Je viens de voir ce film et je suis arrivé à votre critique très juste. Étrange période du cinéma américain. Deux choses que j’ai relevées: la ferraille, le cimetière de la bagnole, emblème des US. La seconde, c’est ce personnage qui traverse le film comme il traverse la ville, le petit vieux en blanc qui semble être la figure de la neutralité, de la sagesse et/ou de la moralité du bon sens — et qui ne dit rien quand Calder est mis au carreau. On le revoit quelques minutes plus tard, en flou, en vision subjective, à travers le regard du shérif, dissimulé dans la foule.

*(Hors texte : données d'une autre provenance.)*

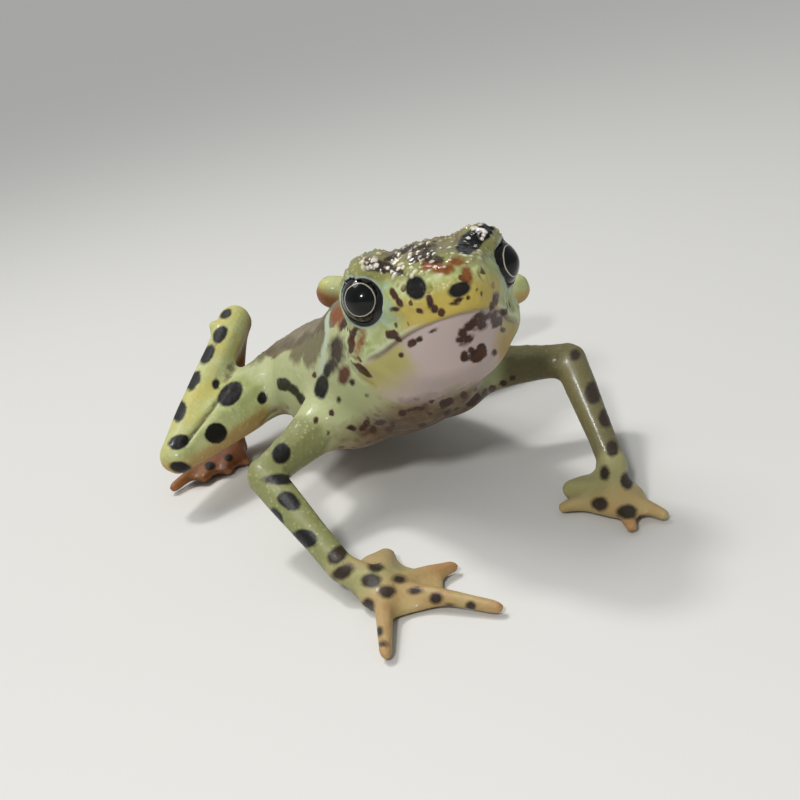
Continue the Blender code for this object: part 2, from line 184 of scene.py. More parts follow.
seen = addCamera()
focal = camera["lens"] / camera["sensor"] * camera["frame"]
half = camera["frame"] / 2


def toPixels(points):
    ray = points - seen["eye"]
    depth = ray @ seen["ahead"]
    return half + focal * (ray @ seen["across"]) / depth, half - focal * (ray @ seen["over"]) / depth


def rayThrough(px, py):
    return Vector(seen["ahead"] + seen["across"] * (px - half) / focal - seen["over"] * (py - half) / focal)


def facingOf(points, normals):   # 1 where the skin faces the camera, below 0 where it turns away
    ray = seen["eye"] - points
    return (normals * ray).sum(1) / np.linalg.norm(ray, axis=1)


# Skin over all the flesh nodes at once, so that no cut between them shows
skinForm = {
    "weld": 0.002,
    "firstVoxel": 0.13,
    "voxel": 0.225,
    "closing": 0.32,            # wide enough to bridge the cuts between the nodes
    "smoothing": (6, 3),        # rounds before and after the skin is drawn in again
    "fineCentre": (-0.6, -1.6, 0.0),
    "fineReach": 8.6,           # the head gets a finer mesh inside this radius
    "fineFrom": (-4.2, -4.6),   # and only forward of and above these
}


def refineHead(made):
    centre = headPoint(*skinForm["fineCentre"])
    behind, below = skinForm["fineFrom"]
    for corner in made.data.vertices:
        local = headTurn.transposed() @ (corner.co - headOrigin) / mm
        near = (corner.co - centre).length < skinForm["fineReach"] * mm
        corner.select = near and -local.y > behind and local.z > below
    bpy.ops.object.mode_set(mode="EDIT")
    bpy.ops.mesh.select_mode(type="VERT")
    bpy.ops.mesh.subdivide(number_cuts=1)
    bpy.ops.mesh.vertices_smooth(factor=0.5, repeat=2)
    bpy.ops.object.mode_set(mode="OBJECT")


def addSkin():
    shape = bmesh.new()
    for name in fleshNodes:
        shape.from_mesh(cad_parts[name].data)
    bmesh.ops.remove_doubles(shape, verts=shape.verts, dist=skinForm["weld"] * mm)
    mesh = bpy.data.meshes.new("toadSkin")
    shape.to_mesh(mesh)
    shape.free()
    made = bpy.data.objects.new("toadSkin", mesh)
    bpy.context.scene.collection.objects.link(made)
    closing = skinForm["closing"] * mm
    before, after = skinForm["smoothing"]
    steps = (   # the skin swells until the cuts close, and is drawn in again
        ("REMESH", {"mode": "VOXEL", "voxel_size": skinForm["firstVoxel"] * mm}),
        ("DISPLACE", {"strength": closing, "mid_level": 0.0}),
        ("REMESH", {"mode": "VOXEL", "voxel_size": skinForm["voxel"] * mm}),
        ("SMOOTH", {"factor": 0.5, "iterations": before}),
        ("DISPLACE", {"strength": -closing, "mid_level": 0.0}),
        ("SMOOTH", {"factor": 0.5, "iterations": after}),
    )
    for kind, settings in steps:
        applyModifier(made, kind, settings)
    refineHead(made)
    return made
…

Film puissant qui préfigure — qui signe — le Nouvel Hollywood. Peckinpah a dû le manger et remanger. Petite chose: j’ai lu ici et là que le producteur l’avait massacré. Quelqu’un en sait-il plus?
PS: non, ce n’est pas un film contre les States. Et citer Dupont-Lajoie est adéquat.

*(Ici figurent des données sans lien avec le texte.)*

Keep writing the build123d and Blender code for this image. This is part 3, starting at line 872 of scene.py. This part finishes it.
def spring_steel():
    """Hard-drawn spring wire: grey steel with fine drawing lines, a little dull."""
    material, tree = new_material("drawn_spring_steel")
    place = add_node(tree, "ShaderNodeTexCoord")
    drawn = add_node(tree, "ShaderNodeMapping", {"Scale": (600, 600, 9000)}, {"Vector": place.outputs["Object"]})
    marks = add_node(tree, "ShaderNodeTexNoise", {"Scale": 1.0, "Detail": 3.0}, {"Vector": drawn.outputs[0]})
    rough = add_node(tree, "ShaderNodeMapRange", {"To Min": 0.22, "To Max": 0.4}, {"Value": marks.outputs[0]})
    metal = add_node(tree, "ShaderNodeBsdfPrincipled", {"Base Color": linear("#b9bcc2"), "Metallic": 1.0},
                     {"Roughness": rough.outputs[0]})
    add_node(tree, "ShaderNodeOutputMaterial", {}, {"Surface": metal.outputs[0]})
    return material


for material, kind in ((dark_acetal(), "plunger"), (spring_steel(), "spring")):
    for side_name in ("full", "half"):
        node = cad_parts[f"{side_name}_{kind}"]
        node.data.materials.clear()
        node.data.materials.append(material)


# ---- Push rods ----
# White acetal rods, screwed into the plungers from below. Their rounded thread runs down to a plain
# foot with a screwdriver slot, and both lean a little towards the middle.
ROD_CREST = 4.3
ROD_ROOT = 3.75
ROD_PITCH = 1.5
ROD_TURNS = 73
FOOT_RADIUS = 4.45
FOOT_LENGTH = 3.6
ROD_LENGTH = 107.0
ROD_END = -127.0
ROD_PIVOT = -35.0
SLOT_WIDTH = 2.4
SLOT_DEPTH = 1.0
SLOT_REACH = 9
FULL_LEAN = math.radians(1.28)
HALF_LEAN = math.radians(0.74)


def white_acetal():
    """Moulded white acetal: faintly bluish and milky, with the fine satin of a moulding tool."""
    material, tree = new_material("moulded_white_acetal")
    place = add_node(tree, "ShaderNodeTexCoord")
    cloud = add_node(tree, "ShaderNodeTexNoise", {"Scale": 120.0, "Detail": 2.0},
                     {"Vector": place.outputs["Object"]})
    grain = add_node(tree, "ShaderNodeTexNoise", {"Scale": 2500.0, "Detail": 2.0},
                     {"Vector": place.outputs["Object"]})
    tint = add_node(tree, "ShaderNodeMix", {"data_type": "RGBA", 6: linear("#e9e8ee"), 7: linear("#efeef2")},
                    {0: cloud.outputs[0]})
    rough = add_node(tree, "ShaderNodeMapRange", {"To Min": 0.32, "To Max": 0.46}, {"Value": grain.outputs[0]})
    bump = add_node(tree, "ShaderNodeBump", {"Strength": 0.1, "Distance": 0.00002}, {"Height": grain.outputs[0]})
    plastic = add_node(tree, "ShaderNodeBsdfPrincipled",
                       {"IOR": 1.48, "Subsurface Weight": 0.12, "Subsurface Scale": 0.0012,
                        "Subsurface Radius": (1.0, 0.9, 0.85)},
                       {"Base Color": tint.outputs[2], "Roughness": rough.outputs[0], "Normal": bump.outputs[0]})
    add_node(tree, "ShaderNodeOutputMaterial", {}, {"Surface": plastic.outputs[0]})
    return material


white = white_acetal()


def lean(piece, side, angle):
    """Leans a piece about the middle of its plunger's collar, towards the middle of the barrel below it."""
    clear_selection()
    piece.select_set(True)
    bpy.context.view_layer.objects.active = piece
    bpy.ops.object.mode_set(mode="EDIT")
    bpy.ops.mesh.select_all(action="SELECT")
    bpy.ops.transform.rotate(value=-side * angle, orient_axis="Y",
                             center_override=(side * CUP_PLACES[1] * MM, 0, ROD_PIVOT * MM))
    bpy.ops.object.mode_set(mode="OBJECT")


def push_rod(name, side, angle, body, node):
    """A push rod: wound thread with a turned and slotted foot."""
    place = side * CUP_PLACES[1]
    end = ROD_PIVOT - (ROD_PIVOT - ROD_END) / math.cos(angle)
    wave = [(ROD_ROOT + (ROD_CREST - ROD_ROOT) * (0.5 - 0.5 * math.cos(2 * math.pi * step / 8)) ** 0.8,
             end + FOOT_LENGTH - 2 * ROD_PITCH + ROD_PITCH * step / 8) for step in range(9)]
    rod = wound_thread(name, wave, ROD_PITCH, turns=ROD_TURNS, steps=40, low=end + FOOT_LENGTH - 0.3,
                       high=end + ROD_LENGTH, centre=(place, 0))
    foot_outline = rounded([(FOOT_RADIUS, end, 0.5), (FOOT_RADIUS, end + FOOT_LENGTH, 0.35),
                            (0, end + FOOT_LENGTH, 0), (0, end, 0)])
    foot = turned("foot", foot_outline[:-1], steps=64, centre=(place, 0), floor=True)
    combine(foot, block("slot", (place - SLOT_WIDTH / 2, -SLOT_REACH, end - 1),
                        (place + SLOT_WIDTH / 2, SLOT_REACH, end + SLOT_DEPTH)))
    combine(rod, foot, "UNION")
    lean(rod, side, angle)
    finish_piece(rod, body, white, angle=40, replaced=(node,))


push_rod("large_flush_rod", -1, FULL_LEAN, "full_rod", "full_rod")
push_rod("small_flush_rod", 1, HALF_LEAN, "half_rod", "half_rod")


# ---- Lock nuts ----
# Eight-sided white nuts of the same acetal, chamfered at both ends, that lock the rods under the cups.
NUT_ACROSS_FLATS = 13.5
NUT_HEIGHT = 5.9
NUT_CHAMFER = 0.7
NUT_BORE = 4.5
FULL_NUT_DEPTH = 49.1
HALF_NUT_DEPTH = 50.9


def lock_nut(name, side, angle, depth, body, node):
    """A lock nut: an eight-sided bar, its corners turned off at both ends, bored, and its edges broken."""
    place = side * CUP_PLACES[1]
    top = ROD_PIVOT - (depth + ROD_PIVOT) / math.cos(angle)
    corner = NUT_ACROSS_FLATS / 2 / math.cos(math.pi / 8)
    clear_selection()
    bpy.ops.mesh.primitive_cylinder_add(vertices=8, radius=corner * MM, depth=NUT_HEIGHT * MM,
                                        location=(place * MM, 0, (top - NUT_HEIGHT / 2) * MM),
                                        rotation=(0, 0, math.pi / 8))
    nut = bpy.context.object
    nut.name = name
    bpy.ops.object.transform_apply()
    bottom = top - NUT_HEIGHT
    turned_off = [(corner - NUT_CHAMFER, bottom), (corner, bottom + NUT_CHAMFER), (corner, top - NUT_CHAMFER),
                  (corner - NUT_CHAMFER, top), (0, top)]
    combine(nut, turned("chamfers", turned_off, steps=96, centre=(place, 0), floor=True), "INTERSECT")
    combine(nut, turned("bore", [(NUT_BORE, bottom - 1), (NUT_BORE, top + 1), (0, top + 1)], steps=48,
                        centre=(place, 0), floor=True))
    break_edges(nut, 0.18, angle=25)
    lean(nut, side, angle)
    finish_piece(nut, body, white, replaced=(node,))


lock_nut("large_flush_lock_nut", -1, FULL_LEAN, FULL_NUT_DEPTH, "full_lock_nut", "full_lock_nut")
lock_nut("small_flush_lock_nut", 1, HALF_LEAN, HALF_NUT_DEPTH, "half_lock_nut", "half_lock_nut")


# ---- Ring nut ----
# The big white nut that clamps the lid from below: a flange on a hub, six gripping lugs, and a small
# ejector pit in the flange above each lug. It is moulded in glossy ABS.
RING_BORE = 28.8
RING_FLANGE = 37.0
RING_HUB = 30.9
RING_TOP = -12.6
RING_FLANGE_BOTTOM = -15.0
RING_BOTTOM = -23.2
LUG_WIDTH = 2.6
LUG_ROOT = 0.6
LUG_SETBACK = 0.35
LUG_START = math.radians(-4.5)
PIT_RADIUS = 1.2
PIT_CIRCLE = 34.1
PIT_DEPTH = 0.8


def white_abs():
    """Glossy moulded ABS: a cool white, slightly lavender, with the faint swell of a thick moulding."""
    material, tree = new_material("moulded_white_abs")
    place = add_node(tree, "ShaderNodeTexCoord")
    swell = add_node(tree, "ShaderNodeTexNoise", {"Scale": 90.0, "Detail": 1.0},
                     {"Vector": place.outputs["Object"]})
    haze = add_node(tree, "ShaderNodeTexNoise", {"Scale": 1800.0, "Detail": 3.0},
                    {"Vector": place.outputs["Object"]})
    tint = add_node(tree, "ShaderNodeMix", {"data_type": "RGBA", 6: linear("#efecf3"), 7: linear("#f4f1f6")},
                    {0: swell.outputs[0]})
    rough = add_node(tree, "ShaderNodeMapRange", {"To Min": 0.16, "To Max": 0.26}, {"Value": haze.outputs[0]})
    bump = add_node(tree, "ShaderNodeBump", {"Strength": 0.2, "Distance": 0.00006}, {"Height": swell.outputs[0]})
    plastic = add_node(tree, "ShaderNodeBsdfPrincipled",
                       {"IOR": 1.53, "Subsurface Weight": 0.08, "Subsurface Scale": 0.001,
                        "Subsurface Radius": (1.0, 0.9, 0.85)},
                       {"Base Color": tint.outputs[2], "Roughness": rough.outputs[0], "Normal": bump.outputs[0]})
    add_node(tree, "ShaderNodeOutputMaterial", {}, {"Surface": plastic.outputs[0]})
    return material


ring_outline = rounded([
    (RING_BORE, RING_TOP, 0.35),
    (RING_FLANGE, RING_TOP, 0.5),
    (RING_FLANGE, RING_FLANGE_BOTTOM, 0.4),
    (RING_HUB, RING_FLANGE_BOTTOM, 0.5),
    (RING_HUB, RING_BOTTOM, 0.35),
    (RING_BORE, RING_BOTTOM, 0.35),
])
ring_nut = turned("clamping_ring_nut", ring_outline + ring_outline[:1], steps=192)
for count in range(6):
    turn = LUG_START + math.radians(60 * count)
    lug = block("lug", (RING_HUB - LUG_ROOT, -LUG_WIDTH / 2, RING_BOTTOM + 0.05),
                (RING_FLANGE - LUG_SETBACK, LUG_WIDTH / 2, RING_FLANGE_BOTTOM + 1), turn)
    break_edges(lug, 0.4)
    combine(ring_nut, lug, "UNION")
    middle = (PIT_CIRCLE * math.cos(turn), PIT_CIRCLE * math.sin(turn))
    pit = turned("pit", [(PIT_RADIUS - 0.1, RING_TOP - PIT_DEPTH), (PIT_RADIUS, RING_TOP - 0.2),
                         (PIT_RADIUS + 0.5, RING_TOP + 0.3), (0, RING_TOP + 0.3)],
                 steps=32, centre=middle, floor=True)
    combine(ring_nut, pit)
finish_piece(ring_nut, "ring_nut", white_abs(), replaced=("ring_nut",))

Je ne pense pas que l’on puisse parler de « massacre » par la production, mais il est vrai qu’Arthur Penn a souvent exprimé sa désapprobation vis-à-vis du montage final. Ce désaccord portait notamment sur le choix des prises retenues au montage ; Penn cite notamment des prises où Brando aurait effectué des improvisations remarquables, et dont il considère la perte comme l’une des pires déceptions de sa carrière (Arthur Penn’s American Agonia: THE CHASE
). Source :Ce film vu sur ARTE est prodigieux, il est très significatif de cette période des USA : cette ville du Texas repliée sur elle même et toujours en conflit avec le Nord : la scène quand le Noir est pris à partie par les trois « blancs » lorsqu’il se promène sur le trottoir.
Le jeu d’acteur est superbe : Brando, Redford, Jane FONDA, Robert DUVALL.
Ce film qui passe et repasse sur nos écrans est magnifique. Brando creve toujours l’écran
par sa séduction, son charisme. Le thème est vu et revu, on s’y laisse toujours prendre. Fonda,
Redford, tous de très grands acteurs. Beau cinéma des années 60. A voir et à revoir !!!